Chilean Artists with Down Syndrome Reproduce Masterpieces


By Adel Iskandar


Alvaro in his rendering of 
the famous painting

The Self-portrait of Van Gogh

In the fall of 2004, during a regular stroll through the campus of the University of Kentucky, I came across a gallery exhibit with a strikingly refined touch of aesthetic expression. Titled “Con Agua de Cielo” (“With Water from Heaven” ), the Chilean photographic exhibit was on display at the Rasdall gallery. 

I was struck by a beautiful rendition of the famous Van Gogh self-portrait by the young artist Alvaro, who also posed in the image (see image right). The creative process involved photographing the original paintings, recreating the originals by posing as models and taking black and white photographs, interpreting the paintings through poetry, and finally manipulating a digital versions of the originals to create new computer-generated “paintings” which express depth through rich colors.

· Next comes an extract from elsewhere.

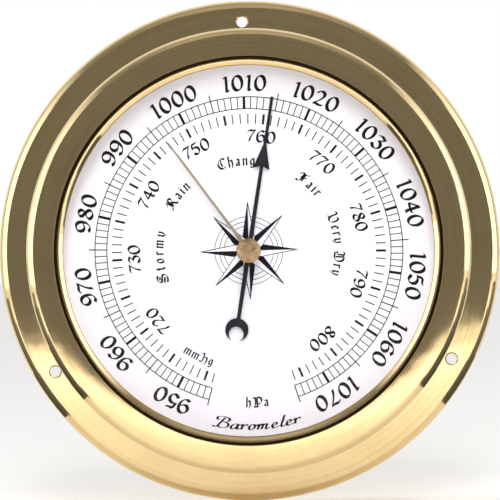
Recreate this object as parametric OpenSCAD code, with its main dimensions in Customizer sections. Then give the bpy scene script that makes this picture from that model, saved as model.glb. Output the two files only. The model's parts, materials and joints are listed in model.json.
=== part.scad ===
// Aneroid wall barometer: a flanged brass case, a dial and a sector-and-pinion movement.
// The wall is the XZ plane, the dial faces -Y and Z is up. The origin is on the dial's axis,
// in the back face of the flange. Inside face_on() everything is drawn as seen from the front:
// x to the right, y up and z towards the viewer, so z is the distance in front of the wall.

/* [Case] */
// Outside diameter of the wall flange
flange_d = 145; // [140:1:165]
// Thickness of the flange
flange_t = 2.6; // [2:0.1:3.5]
// Radius of the flange's rounded rim
flange_round = 2.2; // [0.5:0.1:2.5]
// Diameter of the circle through the wall screw holes
hole_circle_d = 132.5; // [131:0.5:134]
// Diameter of each wall screw hole
hole_d = 3.2; // [2.6:0.1:3.6]
// Number of wall screw holes
hole_count = 3; // [3:1:6]
// Outside diameter of the drum
drum_d = 119; // [119:0.5:121]
// Wall thickness of the drum
drum_wall = 1.5; // [1:0.1:1.6]
// Depth from the wall to the front of the bezel
case_depth = 42; // [42:1:50]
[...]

Each of the artists see themselves in relation to the images. Rather than imitation, these images are more about an encounter with art. It is a refined process filled with much care in hope that the complete project extends beyond the mere photographs. The young artists worked in different disciplines to recreate, comment on, and ultimately transform landmark painting in Western art history into rendered pieces that exhibit and reflect the personas of the characters they embody. The models cover the work of a large number of artists including Boticelli, Leonardo Da Vinci, Velasquez, Vermeer, Goya, Van Gogh, Manet, Modigliani, Klimt, Picasso, and Andy Warhol.


Professor Aceituno

Compiled into a book, the students of the Aquelarre Center, which welcomes and serves young people with mental handicaps personify their artistic works under the supervision of the center's chairman Jorge Aceituno, a professor and the chair of photography at the University of Chile. Aceituno explains that all decisions regarding the art pieces are made by the artists themselves. "They chose paintings and decided to represent them. Then they also serve as actors in the paintings" explained Aceituno.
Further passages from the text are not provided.